Messier 105 or M105, also known as NGC 3379, is an elliptical galaxy 36.6 million light-years away in the equatorial constellation of Leo. It is the biggest elliptical galaxy in the Messier catalogue that is not in the Virgo cluster. It was discovered by Pierre Méchain in 1781, just a few days after he discovered the nearby galaxies Messier 95 and Messier 96. (Note: Object found: on 24 March) This galaxy is one of a few not object-verified by Messier so omitted in the editions of his Catalogue of his era. It was appended when Helen S. Hogg found a letter by Méchain locating and describing this object which matched those aspects under its first-published name, NGC 3379.

Messier 105 has a morphological classification of E1, indicating a standard elliptical galaxy with a flattening of 10%. The major axis is aligned along a position angle of 71°. Isophotes of the galaxy are near perfect ellipses, twisting no more than 5° out of alignment, with changes in ellipticity of no more than 0.06. There is no fine structure apparent in the isophotes, such as ripples. Observation of giant stars in the halo indicate there are two general populations: a dominant metal-rich subpopulation and a weaker metal-poor group.

Messier 105 is known to have a supermassive black hole at its core whose mass is estimated to be between 1.4×10^8 and 2×10^8 solar mass. The galaxy has a weak active galactic nucleus of the LINER type with a spectral class of L2/T2, meaning no broad Hα line and intermediate emission line ratios between a LINER and a H II region. The galaxy also contains a few young stars and stellar clusters, suggesting some elliptical galaxies still form new stars, but very slowly.
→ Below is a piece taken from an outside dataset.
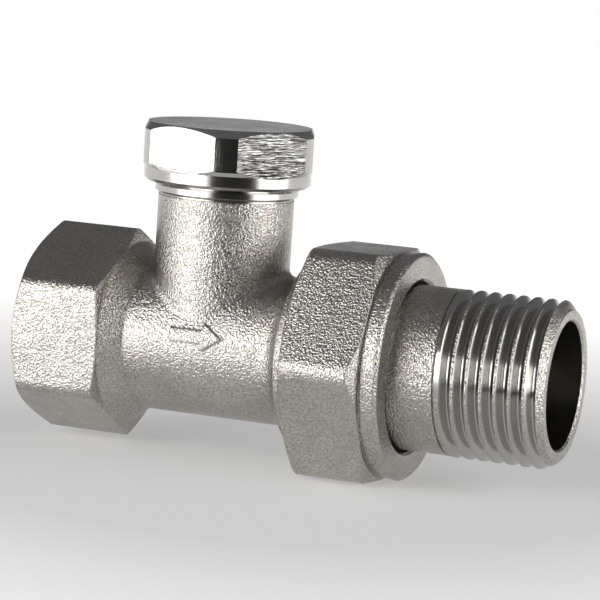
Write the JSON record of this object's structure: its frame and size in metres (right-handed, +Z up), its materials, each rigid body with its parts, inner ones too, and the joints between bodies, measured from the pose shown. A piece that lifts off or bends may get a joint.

This galaxy, along with its companion the barred lenticular galaxy NGC 3384, is surrounded by an enormous ring of neutral hydrogen with a radius of 200 kpc and a mass of 1.8×10^9 solar mass where star formation has been detected. Messier 105 is one of several galaxies within the M96 Group (also known as the Leo I Group), a group of galaxies in the constellation Leo, the other Messier objects of which are M95 and M96. It is one of the richest group of galaxies in the Local Volume, and unlike the Local Group, it is dominated by not one but several galaxies.